Gale tries to buy whatever possible on location, another advantage to urban travel. Still, one of her adjustments to traveling with kids has been letting go of the carry-everything-on lifestyle. With Rhys’ supplies, she’s gotten used to checking bags and carrying a bigger one onboard. “I use the Everlane Weekender because it’s huge and less expensive than similar models,” and Smythson Travel Wallet, “to keep everything in order.” For Rhys, she’s sure to bring the following: a Mustela Hydra stick; Aveeno baby wash; Cheerios; sippy cup; travel size triple paste; Babyganics sunscreen; Patagonia upf 50 bucket hat rasher; Baby Einstein take-along tunes; Sophie, the teething giraffe; mini board books; Inglesina table chair; City mini stroller; Kelty backpack; “Supersoft and lovey, SleepSack;” and “If it’s necessary to bring a crib, we have the Bjorn travel lite 2.”


On the plane

On one flight, the family used miles to upgrade only Camilla and Rhys to business class, so that she could spread out with him.
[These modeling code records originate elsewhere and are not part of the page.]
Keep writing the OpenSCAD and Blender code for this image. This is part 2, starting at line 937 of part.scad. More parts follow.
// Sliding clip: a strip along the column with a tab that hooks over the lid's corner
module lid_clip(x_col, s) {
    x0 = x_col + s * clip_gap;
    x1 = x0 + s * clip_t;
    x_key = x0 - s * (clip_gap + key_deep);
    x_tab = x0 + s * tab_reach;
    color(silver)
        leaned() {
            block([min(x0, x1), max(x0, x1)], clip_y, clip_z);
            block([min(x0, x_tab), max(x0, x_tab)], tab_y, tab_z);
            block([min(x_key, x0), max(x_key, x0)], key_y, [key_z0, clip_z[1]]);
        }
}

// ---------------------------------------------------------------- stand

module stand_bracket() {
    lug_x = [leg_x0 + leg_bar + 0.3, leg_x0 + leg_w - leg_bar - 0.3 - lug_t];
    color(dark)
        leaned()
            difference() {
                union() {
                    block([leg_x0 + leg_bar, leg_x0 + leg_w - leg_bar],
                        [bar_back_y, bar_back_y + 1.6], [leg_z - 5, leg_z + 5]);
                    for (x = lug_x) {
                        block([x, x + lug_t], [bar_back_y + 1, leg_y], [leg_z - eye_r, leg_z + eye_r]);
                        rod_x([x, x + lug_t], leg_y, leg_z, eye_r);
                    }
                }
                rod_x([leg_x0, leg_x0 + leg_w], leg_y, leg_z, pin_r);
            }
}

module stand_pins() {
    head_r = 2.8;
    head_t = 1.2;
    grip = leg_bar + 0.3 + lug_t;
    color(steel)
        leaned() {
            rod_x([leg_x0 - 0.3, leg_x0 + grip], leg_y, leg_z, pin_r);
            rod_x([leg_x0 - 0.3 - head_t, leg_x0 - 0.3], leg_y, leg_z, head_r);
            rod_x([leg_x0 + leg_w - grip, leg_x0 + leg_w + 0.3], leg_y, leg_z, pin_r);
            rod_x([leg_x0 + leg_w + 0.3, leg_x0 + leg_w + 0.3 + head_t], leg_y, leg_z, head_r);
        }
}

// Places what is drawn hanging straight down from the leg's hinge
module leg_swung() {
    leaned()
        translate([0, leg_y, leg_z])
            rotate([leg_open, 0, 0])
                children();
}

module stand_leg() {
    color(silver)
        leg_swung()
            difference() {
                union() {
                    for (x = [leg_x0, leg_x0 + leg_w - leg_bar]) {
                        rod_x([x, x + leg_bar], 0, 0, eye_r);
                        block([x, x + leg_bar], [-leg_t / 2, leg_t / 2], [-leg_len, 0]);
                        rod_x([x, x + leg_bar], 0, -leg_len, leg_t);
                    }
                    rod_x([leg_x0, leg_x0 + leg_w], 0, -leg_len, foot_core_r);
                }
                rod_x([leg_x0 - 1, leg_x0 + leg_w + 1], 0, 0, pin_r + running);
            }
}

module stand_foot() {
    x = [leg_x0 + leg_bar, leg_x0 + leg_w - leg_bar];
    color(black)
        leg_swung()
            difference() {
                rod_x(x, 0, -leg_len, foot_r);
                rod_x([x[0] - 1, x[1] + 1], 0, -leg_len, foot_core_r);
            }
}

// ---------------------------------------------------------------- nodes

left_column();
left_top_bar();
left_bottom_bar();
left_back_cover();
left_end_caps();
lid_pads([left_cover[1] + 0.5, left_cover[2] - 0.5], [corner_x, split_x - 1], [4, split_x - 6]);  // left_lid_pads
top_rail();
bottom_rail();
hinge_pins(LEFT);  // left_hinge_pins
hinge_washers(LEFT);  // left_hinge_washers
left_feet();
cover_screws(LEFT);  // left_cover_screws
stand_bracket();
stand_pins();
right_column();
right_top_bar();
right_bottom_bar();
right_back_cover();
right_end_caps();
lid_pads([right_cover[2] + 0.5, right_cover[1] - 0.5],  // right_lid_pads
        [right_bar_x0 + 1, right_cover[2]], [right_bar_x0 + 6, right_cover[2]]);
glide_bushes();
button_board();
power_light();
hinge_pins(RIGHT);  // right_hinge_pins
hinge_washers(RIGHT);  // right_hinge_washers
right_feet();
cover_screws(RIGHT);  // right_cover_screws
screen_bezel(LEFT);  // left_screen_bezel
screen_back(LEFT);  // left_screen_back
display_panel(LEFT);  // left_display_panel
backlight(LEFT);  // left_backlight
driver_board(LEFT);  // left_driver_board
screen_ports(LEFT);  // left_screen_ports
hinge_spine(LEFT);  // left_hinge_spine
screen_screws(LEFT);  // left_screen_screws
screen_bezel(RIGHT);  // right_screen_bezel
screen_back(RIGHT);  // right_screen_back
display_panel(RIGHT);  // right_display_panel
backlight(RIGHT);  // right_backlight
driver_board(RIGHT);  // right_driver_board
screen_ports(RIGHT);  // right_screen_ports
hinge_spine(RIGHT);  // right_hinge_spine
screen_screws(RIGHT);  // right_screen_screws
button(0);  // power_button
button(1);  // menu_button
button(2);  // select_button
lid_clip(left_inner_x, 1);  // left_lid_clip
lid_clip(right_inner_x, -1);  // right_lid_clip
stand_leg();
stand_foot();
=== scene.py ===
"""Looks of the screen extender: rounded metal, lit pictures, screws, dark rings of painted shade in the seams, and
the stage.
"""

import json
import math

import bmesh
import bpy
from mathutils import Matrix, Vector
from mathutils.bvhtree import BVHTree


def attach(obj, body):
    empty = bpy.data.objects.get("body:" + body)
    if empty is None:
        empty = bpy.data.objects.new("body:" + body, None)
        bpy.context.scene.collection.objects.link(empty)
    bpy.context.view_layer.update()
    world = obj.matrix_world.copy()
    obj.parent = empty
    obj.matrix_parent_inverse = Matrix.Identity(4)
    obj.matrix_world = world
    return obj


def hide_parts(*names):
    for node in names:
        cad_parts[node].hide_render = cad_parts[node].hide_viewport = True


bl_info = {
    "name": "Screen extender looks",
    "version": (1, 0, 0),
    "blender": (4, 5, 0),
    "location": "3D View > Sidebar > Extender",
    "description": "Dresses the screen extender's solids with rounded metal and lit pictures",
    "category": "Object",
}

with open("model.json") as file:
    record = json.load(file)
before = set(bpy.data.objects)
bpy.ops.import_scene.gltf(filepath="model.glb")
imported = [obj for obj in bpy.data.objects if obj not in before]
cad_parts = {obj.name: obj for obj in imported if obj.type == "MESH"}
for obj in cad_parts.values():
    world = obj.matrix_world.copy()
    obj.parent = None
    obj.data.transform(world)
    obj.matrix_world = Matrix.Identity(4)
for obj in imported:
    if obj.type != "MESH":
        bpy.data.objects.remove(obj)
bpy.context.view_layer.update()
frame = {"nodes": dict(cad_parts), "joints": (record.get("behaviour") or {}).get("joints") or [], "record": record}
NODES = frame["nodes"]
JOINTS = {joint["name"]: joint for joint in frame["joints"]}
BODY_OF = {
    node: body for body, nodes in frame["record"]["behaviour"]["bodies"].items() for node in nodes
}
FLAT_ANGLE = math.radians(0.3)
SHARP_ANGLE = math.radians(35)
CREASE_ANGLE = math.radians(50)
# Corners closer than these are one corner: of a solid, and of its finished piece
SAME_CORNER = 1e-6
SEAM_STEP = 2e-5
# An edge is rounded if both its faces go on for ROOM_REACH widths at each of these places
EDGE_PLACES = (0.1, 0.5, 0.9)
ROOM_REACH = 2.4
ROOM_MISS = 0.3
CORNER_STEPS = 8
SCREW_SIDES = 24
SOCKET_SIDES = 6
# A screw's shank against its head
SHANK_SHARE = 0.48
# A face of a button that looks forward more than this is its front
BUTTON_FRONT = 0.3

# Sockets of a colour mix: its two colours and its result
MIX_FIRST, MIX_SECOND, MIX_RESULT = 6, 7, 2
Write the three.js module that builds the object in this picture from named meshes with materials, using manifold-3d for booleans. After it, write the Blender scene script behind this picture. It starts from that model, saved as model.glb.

Lucky for them, Rhys is a sound sleeper. But if a breakdown does occur, there’s not much you can do. “Invest in some baby lullaby apps,” she says. “They worked wonders for us on the plane when we needed to calm Rhys quickly.” As he gets bigger, “I hope he’s reading very early,” so he can entertain himself on the many flights to come.


At the hotel

Gale has gotten into the habit of looking ahead to make sure each hotel can provide a crib. For an upcoming trip to New Orleans, the family plans to rent from AirBnB. “The down-side is you need to bring a crib, but the upside is you don’t ruin anyone’s night if the baby cries at 3 am, and there is a ton of room to spread out.”